If a ternary element is at least 58.49% more costly than a binary
one (which is the case for all electronic solutions devised
so far) then the putative advantage is lost...
All modern computers are binary.

The above gave birth to the
urban legend that ternary numeration was the "best" one
since the integer 3 is "closest to the optimum" [sic]
of e = 2.718281828...
(which maximizes the aforementioned quantity lg(b)/b).

Nevertheless, I argue that the marginal superiority of ternary numeration
can be put to good use in at least one entertaining example:
A definite improvement
on the popular "age card" guessing trick.

In his 2008 recreational book entitled
Group Theory in the Bedroom,
Brian Hayes
also mentions the design of the ubiquitous "menus"
in automated telephone helplines:
Directing a phone customer to one of many final destinations is
best accomplished by offering successive options in groups of 3
(assuming we just want to minimize the total number of choices
presented to stranded callers).

(2012-12-18) The dozenal (i.e., duodecimal) system.
Counting in base twelve. Reviving ounces, dozens and grosses.

The uncia was the basic Roman fraction.
Twelve unciae per unit. The roman ounce was
one twelfth of a Roman pound.
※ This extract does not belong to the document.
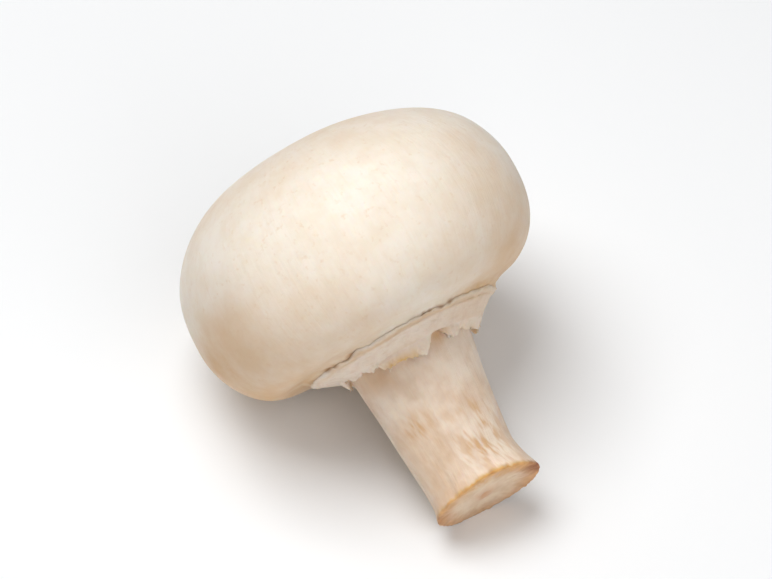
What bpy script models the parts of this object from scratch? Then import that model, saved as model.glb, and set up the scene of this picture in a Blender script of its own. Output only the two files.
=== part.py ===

Likewise 12 ozt
(i.e. twelvetroy ounces)
used to make a troy pound (the lbt unit was
made illegal for any trade in 1879 but the ozt remains a dominant unit
of mass worldwide for precious metals).

There is, of course, no way any other positional system will ever
replace the decimal system for general use (our computers
"think" in binary but communicate with people in decimal).
Yet, some people are having fun advocating the duodecimal
(radix twelve)
positional system of numeration and the new nomenclature that could
accompagny its everyday use:

The name dozenal for the system itself.

Two extra digits dek
(c) & el
(e)
for ten & eleven, respectively.

The abbeviations
do, gromo for the first powers of twelve.